#### Given material ####
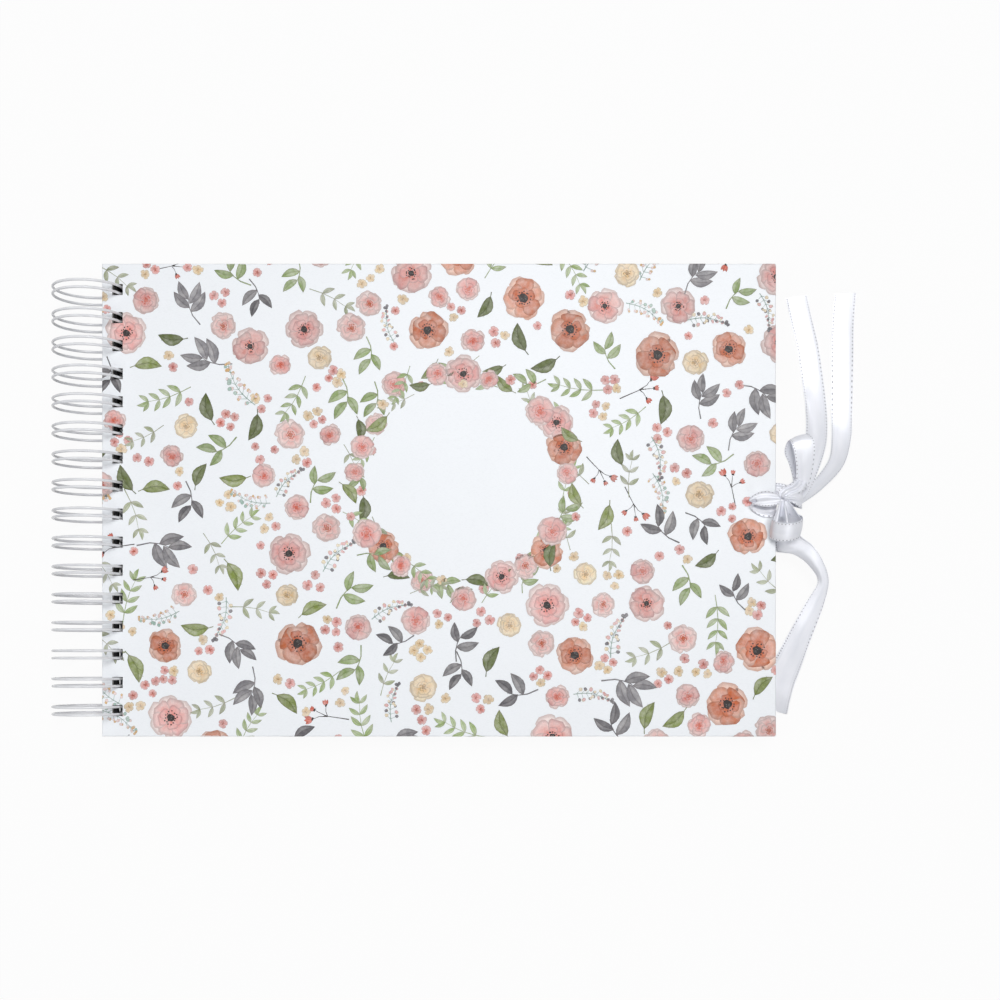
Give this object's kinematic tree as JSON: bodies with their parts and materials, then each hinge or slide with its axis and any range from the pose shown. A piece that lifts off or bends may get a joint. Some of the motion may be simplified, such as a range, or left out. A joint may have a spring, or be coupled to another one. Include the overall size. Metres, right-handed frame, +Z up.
{
  "type": "scrapbook album",
  "caption": "Landscape scrapbook album with printed hard covers, black card leaves on a white twin-loop wire, and a satin ribbon tied in a bow at the fore-edge.",
  "frame": {"origin": "on the table, under the middle of the back cover; the album lies closed and rests on its wire and on the back cover's fore-edge", "axes": "+X from the wire to the fore-edge, +Y from the tail to the head of the covers, +Z up from the table"},
  "size_m": [0.3687, 0.214, 0.0328],
  "materials": {
    "printed_paper": "matte",
    "lining_paper": "matte",
    "greyboard": "matte",
    "black_card": "matte",
    "coated_wire": "gloss",
    "satin_ribbon": "satin"
  },
  "bodies": {
    "back_cover": {"back_board": "greyboard", "back_wrap": "printed_paper", "back_liner": "lining_paper", "twin_loop_wire": "coated_wire", "back_ribbon": "satin_ribbon"},
    "leaf_01": {"leaf_01": "black_card"},
    "leaf_02": {"leaf_02": "black_card"},
    "leaf_03": {"leaf_03": "black_card"},
    "leaf_04": {"leaf_04": "black_card"},
    "leaf_05": {"leaf_05": "black_card"},
    "leaf_06": {"leaf_06": "black_card"},
    "leaf_07": {"leaf_07": "black_card"},
    "leaf_08": {"leaf_08": "black_card"},
    "leaf_09": {"leaf_09": "black_card"},
    "leaf_10": {"leaf_10": "black_card"},
    "leaf_11": {"leaf_11": "black_card"},
    "leaf_12": {"leaf_12": "black_card"},
    "leaf_13": {"leaf_13": "black_card"},
    "leaf_14": {"leaf_14": "black_card"},
    "leaf_15": {"leaf_15": "black_card"},
    "leaf_16": {"leaf_16": "black_card"},
    "leaf_17": {"leaf_17": "black_card"},
    "leaf_18": {"leaf_18": "black_card"},
    "leaf_19": {"leaf_19": "black_card"},
    "leaf_20": {"leaf_20": "black_card"},
    "leaf_21": {"leaf_21": "black_card"},
    "leaf_22": {"leaf_22": "black_card"},
    "leaf_23": {"leaf_23": "black_card"},
    "leaf_24": {"leaf_24": "black_card"},
    "leaf_25": {"leaf_25": "black_card"},
    "leaf_26": {"leaf_26": "black_card"},
    "leaf_27": {"leaf_27": "black_card"},
    "leaf_28": {"leaf_28": "black_card"},
    "leaf_29": {"leaf_29": "black_card"},
    "leaf_30": {"leaf_30": "black_card"},
    "front_cover": {"front_board": "greyboard", "front_wrap": "printed_paper", "front_liner": "lining_paper", "front_ribbon": "satin_ribbon", "bow_knot": "satin_ribbon", "bow_side_loop": "satin_ribbon", "bow_top_loop": "satin_ribbon", "bow_inner_tail": "satin_ribbon", "bow_outer_tail": "satin_ribbon"}
  },
  "joints": [
    {"name": "leaf_01_turn", "type": "hinge", "parent": "back_cover", "child": "leaf_01", "pos_m": [-0.15593, 0, 0.0164], "axis": [0, -1, 0], "range_deg": [0, 78]},
    {"name": "leaf_02_turn", "type": "hinge", "parent": "back_cover", "child": "leaf_02", "pos_m": [-0.15593, 0, 0.0164], "axis": [0, -1, 0], "range_deg": [0, 75.41]},
    {"name": "leaf_03_turn", "type": "hinge", "parent": "back_cover", "child": "leaf_03", "pos_m": [-0.15593, 0, 0.0164], "axis": [0, -1, 0], "range_deg": [0, 72.81]},
    {"name": "leaf_04_turn", "type": "hinge", "parent": "back_cover", "child": "leaf_04", "pos_m": [-0.15593, 0, 0.0164], "axis": [0, -1, 0], "range_deg": [0, 70.21]},
    {"name": "leaf_05_turn", "type": "hinge", "parent": "back_cover", "child": "leaf_05", "pos_m": [-0.15593, 0, 0.0164], "axis": [0, -1, 0], "range_deg": [0, 67.61]},
    {"name": "leaf_06_turn", "type": "hinge", "parent": "back_cover", "child": "leaf_06", "pos_m": [-0.15593, 0, 0.0164], "axis": [0, -1, 0], "range_deg": [0, 65.01]},
    {"name": "leaf_07_turn", "type": "hinge", "parent": "back_cover", "child": "leaf_07", "pos_m": [-0.15593, 0, 0.0164], "axis": [0, -1, 0], "range_deg": [0, 62.41]},
    {"name": "leaf_08_turn", "type": "hinge", "parent": "back_cover", "child": "leaf_08", "pos_m": [-0.15593, 0, 0.0164], "axis": [0, -1, 0], "range_deg": [0, 59.81]},
    {"name": "leaf_09_turn", "type": "hinge", "parent": "back_cover", "child": "leaf_09", "pos_m": [-0.15593, 0, 0.0164], "axis": [0, -1, 0], "range_deg": [0, 57.21]},
    {"name": "leaf_10_turn", "type": "hinge", "parent": "back_cover", "child": "leaf_10", "pos_m": [-0.15593, 0, 0.0164], "axis": [0, -1, 0], "range_deg": [0, 54.61]},
    {"name": "leaf_11_turn", "type": "hinge", "parent": "back_cover", "child": "leaf_11", "pos_m": [-0.15593, 0, 0.0164], "axis": [0, -1, 0], "range_deg": [0, 52.01]},
    {"name": "leaf_12_turn", "type": "hinge", "parent": "back_cover", "child": "leaf_12", "pos_m": [-0.15593, 0, 0.0164], "axis": [0, -1, 0], "range_deg": [0, 49.41]},
    {"name": "leaf_13_turn", "type": "hinge", "parent": "back_cover", "child": "leaf_13", "pos_m": [-0.15593, 0, 0.0164], "axis": [0, -1, 0], "range_deg": [0, 46.81]},
    {"name": "leaf_14_turn", "type": "hinge", "parent": "back_cover", "child": "leaf_14", "pos_m": [-0.15593, 0, 0.0164], "axis": [0, -1, 0], "range_deg": [0, 44.21]},
    {"name": "leaf_15_turn", "type": "hinge", "parent": "back_cover", "child": "leaf_15", "pos_m": [-0.15593, 0, 0.0164], "axis": [0, -1, 0], "range_deg": [0, 41.61]},
    {"name": "leaf_16_turn", "type": "hinge", "parent": "back_cover", "child": "leaf_16", "pos_m": [-0.15593, 0, 0.0164], "axis": [0, -1, 0], "range_deg": [0, 39.01]},
    {"name": "leaf_17_turn", "type": "hinge", "parent": "back_cover", "child": "leaf_17", "pos_m": [-0.15593, 0, 0.0164], "axis": [0, -1, 0], "range_deg": [0, 36.41]},
    {"name": "leaf_18_turn", "type": "hinge", "parent": "back_cover", "child": "leaf_18", "pos_m": [-0.15593, 0, 0.0164], "axis": [0, -1, 0], "range_deg": [0, 33.81]},
    {"name": "leaf_19_turn", "type": "hinge", "parent": "back_cover", "child": "leaf_19", "pos_m": [-0.15593, 0, 0.0164], "axis": [0, -1, 0], "range_deg": [0, 31.21]},
    {"name": "leaf_20_turn", "type": "hinge", "parent": "back_cover", "child": "leaf_20", "pos_m": [-0.15593, 0, 0.0164], "axis": [0, -1, 0], "range_deg": [0, 28.61]},
    {"name": "leaf_21_turn", "type": "hinge", "parent": "back_cover", "child": "leaf_21", "pos_m": [-0.15593, 0, 0.0164], "axis": [0, -1, 0], "range_deg": [0, 26.01]},
    {"name": "leaf_22_turn", "type": "hinge", "parent": "back_cover", "child": "leaf_22", "pos_m": [-0.15593, 0, 0.0164], "axis": [0, -1, 0], "range_deg": [0, 23.41]},
    {"name": "leaf_23_turn", "type": "hinge", "parent": "back_cover", "child": "leaf_23", "pos_m": [-0.15593, 0, 0.0164], "axis": [0, -1, 0], "range_deg": [0, 20.81]},
    {"name": "leaf_24_turn", "type": "hinge", "parent": "back_cover", "child": "leaf_24", "pos_m": [-0.15593, 0, 0.0164], "axis": [0, -1, 0], "range_deg": [0, 18.21]},
    {"name": "leaf_25_turn", "type": "hinge", "parent": "back_cover", "child": "leaf_25", "pos_m": [-0.15593, 0, 0.0164], "axis": [0, -1, 0], "range_deg": [0, 15.61]},
    {"name": "leaf_26_turn", "type": "hinge", "parent": "back_cover", "child": "leaf_26", "pos_m": [-0.15593, 0, 0.0164], "axis": [0, -1, 0], "range_deg": [0, 13.01]},
    {"name": "leaf_27_turn", "type": "hinge", "parent": "back_cover", "child": "leaf_27", "pos_m": [-0.15593, 0, 0.0164], "axis": [0, -1, 0], "range_deg": [0, 10.41]},
    {"name": "leaf_28_turn", "type": "hinge", "parent": "back_cover", "child": "leaf_28", "pos_m": [-0.15593, 0, 0.0164], "axis": [0, -1, 0], "range_deg": [0, 7.81]},
    {"name": "leaf_29_turn", "type": "hinge", "parent": "back_cover", "child": "leaf_29", "pos_m": [-0.15593, 0, 0.0164], "axis": [0, -1, 0], "range_deg": [0, 5.21]},
    {"name": "leaf_30_turn", "type": "hinge", "parent": "back_cover", "child": "leaf_30", "pos_m": [-0.15593, 0, 0.0164], "axis": [0, -1, 0], "range_deg": [0, 2.61]},
    {"name": "front_cover_turn", "type": "hinge", "parent": "leaf_01", "child": "front_cover", "pos_m": [-0.15593, 0, 0.0164], "axis": [0, -1, 0], "range_deg": [0, 180]}
  ],
  "couplings": [
    {"joint": "leaf_02_turn", "follows": "leaf_01_turn", "ratio": 0.96667},
    {"joint": "leaf_03_turn", "follows": "leaf_01_turn", "ratio": 0.93333},
    {"joint": "leaf_04_turn", "follows": "leaf_01_turn", "ratio": 0.9},
    {"joint": "leaf_05_turn", "follows": "leaf_01_turn", "ratio": 0.86667},
    {"joint": "leaf_06_turn", "follows": "leaf_01_turn", "ratio": 0.83333},
    {"joint": "leaf_07_turn", "follows": "leaf_01_turn", "ratio": 0.8},
    {"joint": "leaf_08_turn", "follows": "leaf_01_turn", "ratio": 0.76667},
    {"joint": "leaf_09_turn", "follows": "leaf_01_turn", "ratio": 0.73333},
    {"joint": "leaf_10_turn", "follows": "leaf_01_turn", "ratio": 0.7},
    {"joint": "leaf_11_turn", "follows": "leaf_01_turn", "ratio": 0.66667},
    {"joint": "leaf_12_turn", "follows": "leaf_01_turn", "ratio": 0.63333},
    {"joint": "leaf_13_turn", "follows": "leaf_01_turn", "ratio": 0.6},
    {"joint": "leaf_14_turn", "follows": "leaf_01_turn", "ratio": 0.56667},
    {"joint": "leaf_15_turn", "follows": "leaf_01_turn", "ratio": 0.53333},
    {"joint": "leaf_16_turn", "follows": "leaf_01_turn", "ratio": 0.5},
    {"joint": "leaf_17_turn", "follows": "leaf_01_turn", "ratio": 0.46667},
    {"joint": "leaf_18_turn", "follows": "leaf_01_turn", "ratio": 0.43333},
    {"joint": "leaf_19_turn", "follows": "leaf_01_turn", "ratio": 0.4},
    {"joint": "leaf_20_turn", "follows": "leaf_01_turn", "ratio": 0.36667},
    {"joint": "leaf_21_turn", "follows": "leaf_01_turn", "ratio": 0.33333},
    {"joint": "leaf_22_turn", "follows": "leaf_01_turn", "ratio": 0.3},
    {"joint": "leaf_23_turn", "follows": "leaf_01_turn", "ratio": 0.26667},
    {"joint": "leaf_24_turn", "follows": "leaf_01_turn", "ratio": 0.23333},
    {"joint": "leaf_25_turn", "follows": "leaf_01_turn", "ratio": 0.2},
    {"joint": "leaf_26_turn", "follows": "leaf_01_turn", "ratio": 0.16667},
    {"joint": "leaf_27_turn", "follows": "leaf_01_turn", "ratio": 0.13333},
    {"joint": "leaf_28_turn", "follows": "leaf_01_turn", "ratio": 0.1},
    {"joint": "leaf_29_turn", "follows": "leaf_01_turn", "ratio": 0.066667},
    {"joint": "leaf_30_turn", "follows": "leaf_01_turn", "ratio": 0.033333}
  ]
}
####
**Exercise goal**
List all lines holding the string "from".

**Answer for this exercise**
Give this object's kinematic tree as JSON: bodies with their parts and materials, then each hinge or slide with its axis and any range from the pose shown. A piece that lifts off or bends may get a joint. Some of the motion may be simplified, such as a range, or left out. A joint may have a spring, or be coupled to another one. Include the overall size. Metres, right-handed frame, +Z up.
  "frame": {"origin": "on the table, under the middle of the back cover; the album lies closed and rests on its wire and on the back cover's fore-edge", "axes": "+X from the wire to the fore-edge, +Y from the tail to the head of the covers, +Z up from the table"},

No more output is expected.